Friday, February 6th 2015 by Ellen Branagh

A community-owned broadband project to bring superfast speeds to 500 rural properties in Cumbria has finally been given the green light by council bosses.

Cumbria County Council voted to separate the Fibre GarDen project from the wider Connecting Cumbria programme, releasing funding that will allow it to deliver superfast broadband to 500 properties in the Garsdale and Dentdale area.

The community-owned initiative will initially build 64km of network, with plans to extend it to neighbouring areas.

Fibre GarDen had previously secured £382,500 in grant funding from DEFRA’s Rural Community Broadband Fund.

But because state aid rules ban the government from funding two competing projects in the same area, the council had to officially ‘de-scope’ it from Connecting Cumbria, removing it from the contract with Broadband Delivery UK (BDUK).

The decision was originally taken last year to separate the project but was put on hold when the county council decided to look at it again.

Disadvantaged

There were concerns that Fibre GarDen had found itself unable to get backhaul – the cables that would connect their network to the core network – from Network Rail, and that local people might be left disadvantaged if Connecting Cumbria pulled out of the area.

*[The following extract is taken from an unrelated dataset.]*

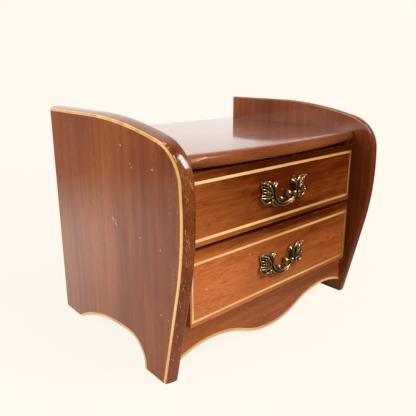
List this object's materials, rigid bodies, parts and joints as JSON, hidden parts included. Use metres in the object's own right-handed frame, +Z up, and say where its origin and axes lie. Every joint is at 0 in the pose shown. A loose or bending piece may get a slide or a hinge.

However, the project was finally given the green light yesterday after councilors confirmed the separation, following assurances from Fibre GarDen that a ‘Plan B’ for backhaul is now in place.

Cllr David Southward, Cumbria County Council’s Cabinet member responsible for economic development, said: “Fibre GarDen has been working on their plan for some years now – it was in the making before Connecting Cumbria started.

“These are local people, with local knowledge and local support.

“It makes sense for them to use the DEFRA funding to underpin their own scheme, but in order to make that happen we have to agree to step aside and remove the area from the Connecting Cumbria programme.

“We are happy to do that in the knowledge that Fibre GarDen has the full support from BDUK. Ultimately our priority is getting better broadband into homes and businesses across the county, so we wish them all the best in their endeavours.”

'All the pieces'

The project’s financial director and secretary Tony Roberts said network infrastructure company ITS Technology Group had helped secure backhaul from Sedburgh, Cumbria, meaning organisers now have “all the pieces of the project in place, and in our control”.

The project, although delayed, is still on track to be completed by the end of the year, but will be built from “both ends and to meet in the middle”, Fibre GarDen said.

Garsdale MP Tim Farron praised the council’s decision and added: “Fibre GarDen will help provide the residents of Dentdale and Garsdale super-fast broadband that millions of people can only be dream of.

“We have now jumped another hurdle and are another step closer to the big dig.”

The government has set a target of bringing superfast broadband (speeds of 24Mbps and above) to 90% of the UK by 2016 through its Broadband Delivery (BDUK) project.

Its superfast extension programme will extend coverage to 95% by the end of the following year.